Pérez, a political appointee, is a longtime member of Medina’s Dominican Liberation Party (PLD) who was asked by the president to serve in Washington in December 2014. The oldest of 10 children, Pérez joined the PLD in 1978 because he was “inspired by the revolutionary ideas” of the party’s founder, Juan Bosch, who was the country’s first democratically elected president for a brief time in 1963 and who led the exiled opposition against the dictatorship of Rafael Trujillo for 25 years. 

“This led me to a beautiful life of politics,” Pérez said, although he admits that he could’ve done without the door-to-door campaigning he had to do during his run for senator.

The ambassador’s admiration for Bosch extends well beyond politics. In addition to founding the PLD, Bosch is regarded as one of the Dominican Republic’s most prominent writers — a path Pérez might try to emulate as well.

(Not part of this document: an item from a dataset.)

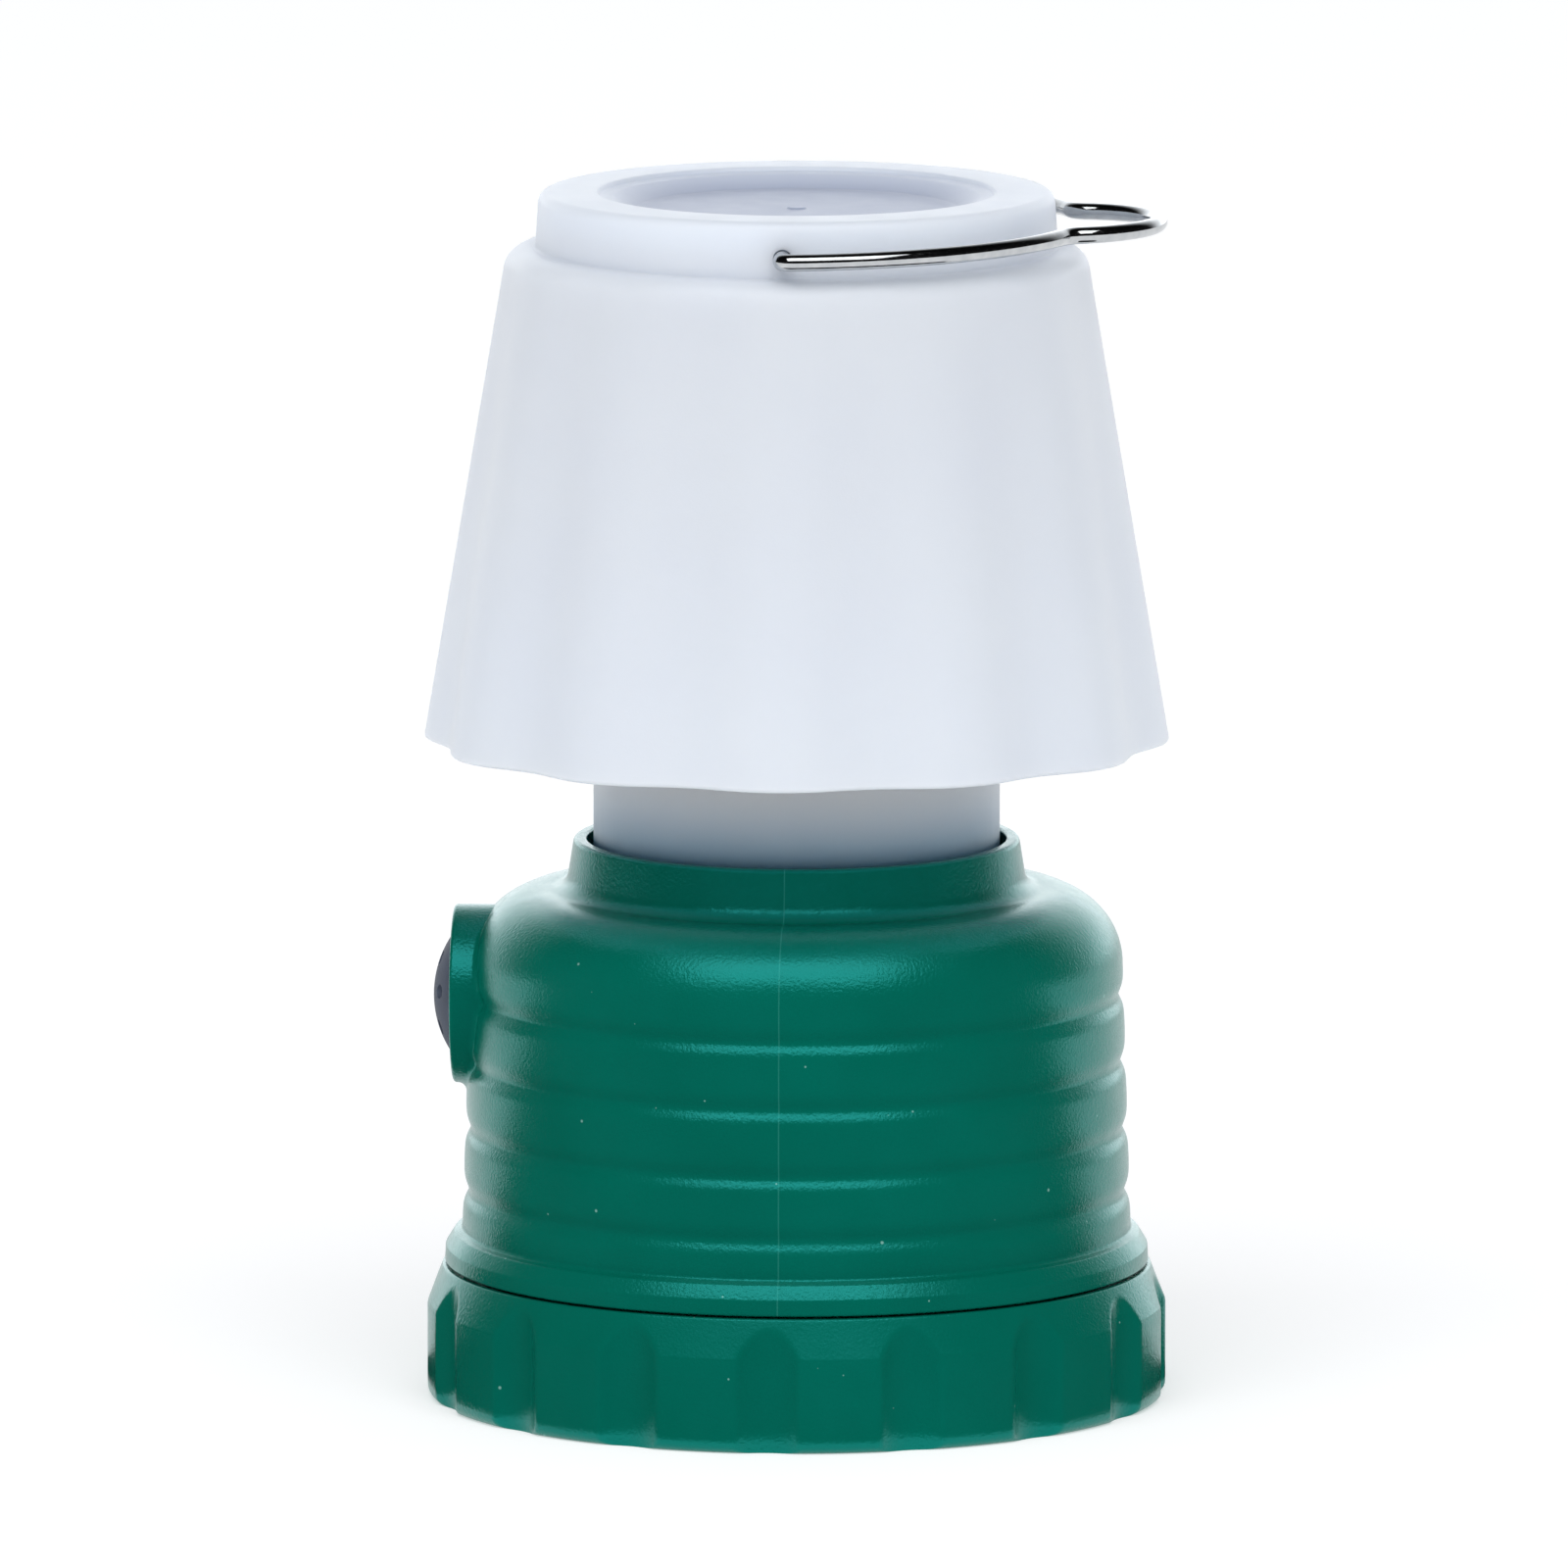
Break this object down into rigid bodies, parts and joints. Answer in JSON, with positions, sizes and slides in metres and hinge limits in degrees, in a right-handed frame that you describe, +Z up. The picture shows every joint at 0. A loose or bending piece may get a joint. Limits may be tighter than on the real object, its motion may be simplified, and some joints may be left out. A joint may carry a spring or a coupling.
{
  "type": "camping lantern",
  "caption": "Small battery camping lantern shaped like a table lamp, with a ribbed housing, screw-on battery cap, frosted column, fluted shade and folding wire bail.",
  "frame": {"origin": "centre of the battery cap's flat underside, where the lantern stands", "axes": "+Z up through the lantern's axis; -Y front, with the housing's mould seam; -X the push button's side; +X the side the bail is folded down on"},
  "size_m": [0.0804, 0.0804, 0.1308],
  "materials": {
    "green_plastic": "fine spark-eroded moulding grain, satin",
    "frosted_shade": "translucent frosted white, faint bluish cast",
    "frosted_column": "translucent frosted, smooth satin",
    "slate_rubber": "matt, dimpled",
    "seal_rubber": "matt",
    "bail_wire": "polished nickel-plated spring steel wire",
    "button_black": "matt",
    "white_moulding": "matt",
    "black_moulding": "matt",
    "nickel_contact": "nickel-plated spring steel",
    "screw_steel": "zinc-plated",
    "board_green": "solder mask",
    "board_white": "white solder mask",
    "led": "phosphor yellow under clear silicone",
    "cell_can": "printed label over a steel can",
    "silvered": "vacuum-metallised plastic",
    "lead_red": "insulated lead",
    "lead_black": "insulated lead"
  },
  "bodies": {
    "lamp_body": {"housing": "green_plastic", "shade": "frosted_shade", "diffuser_tube": "frosted_column", "battery_sleeve": "white_moulding", "sleeve_screw_1": "screw_steel", "sleeve_screw_2": "screw_steel", "sleeve_screw_3": "screw_steel", "led_board": "board_white", "led_1": "led", "led_2": "led", "led_3": "led", "board_screw_1": "screw_steel", "board_screw_2": "screw_steel", "led_reflector": "white_moulding", "cone_reflector": "silvered", "lead_wire_red": "lead_red", "lead_wire_black": "lead_black", "tact_switch": "black_moulding", "switch_board": "board_green", "switch_board_screw_1": "screw_steel", "switch_board_screw_2": "screw_steel", "cell_carrier": "black_moulding", "negative_contact": "nickel_contact", "positive_contact": "nickel_contact", "upper_link": "nickel_contact", "lower_link": "nickel_contact", "cell_1": "cell_can", "cell_2": "cell_can", "cell_3": "cell_can", "cell_spring_1": "nickel_contact", "cell_spring_2": "nickel_contact", "cell_spring_3": "nickel_contact", "centre_contact_spring": "nickel_contact", "ring_contact_spring": "nickel_contact"},
    "button": {"power_button": "slate_rubber", "switch_plunger": "button_black"},
    "cap_seal": {"cap_gasket": "seal_rubber"},
    "cap": {"base_cap": "green_plastic"},
    "bail_handle": {"bail": "bail_wire"}
  },
  "joints": [
    {"name": "bail_swing", "type": "hinge", "parent": "lamp_body", "child": "bail_handle", "pos_m": [0, 0, 0.12695], "axis": [0, -1, 0], "range_deg": [0, 177.2]},
    {"name": "button_press", "type": "slide", "parent": "lamp_body", "child": "button", "axis": [1, 0, 0], "range_m": [0, 0.0012], "stiffness_N_per_m": 2000, "springref_m": -0.0003},
    {"name": "cap_travel", "type": "slide", "parent": "lamp_body", "child": "cap_seal", "axis": [0, 0, -1], "range_m": [0, 0.00376]},
    {"name": "cap_turn", "type": "hinge", "parent": "cap_seal", "child": "cap", "pos_m": [0, 0, 0.002], "axis": [0, 0, -1], "range_deg": [0, 150]}
  ],
  "couplings": [
    {"joint": "cap_travel", "follows": "cap_turn", "m_per_rad": 0.0014324}
  ]
}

An avid fan of the classics, the ambassador wrote his first book last year detailing the social and economic realities of life in Latin America. He recently completed his second book, which goes in a “totally different direction” than the first. Based on real-life events, the novel tells the story of a boy who witnesses the murder of his father at the hands of his best friend and, when he grows up, embarks on a quest to find the killer and avenge his father’s death.

Pérez laughed when asked if he’d become a full-time writer, saying he wasn’t sure what his next career move would be. But it probably won’t be in diplomacy.

“I’m not a diplomat. I came here because … I’ve had a very close relationship with President Medina for years. One day he asked me, ‘You want to be my ambassador in Washington?’ I said, ‘I’m not sure. I don’t know anything about it.’ But he said, ‘You are a politician. You know how to do it.’”

And so he did. Asked whether he’s enjoyed his posting, the ambassador replied with a diplomatic smile: “I feel happy, but I’m not going to continue with this career.”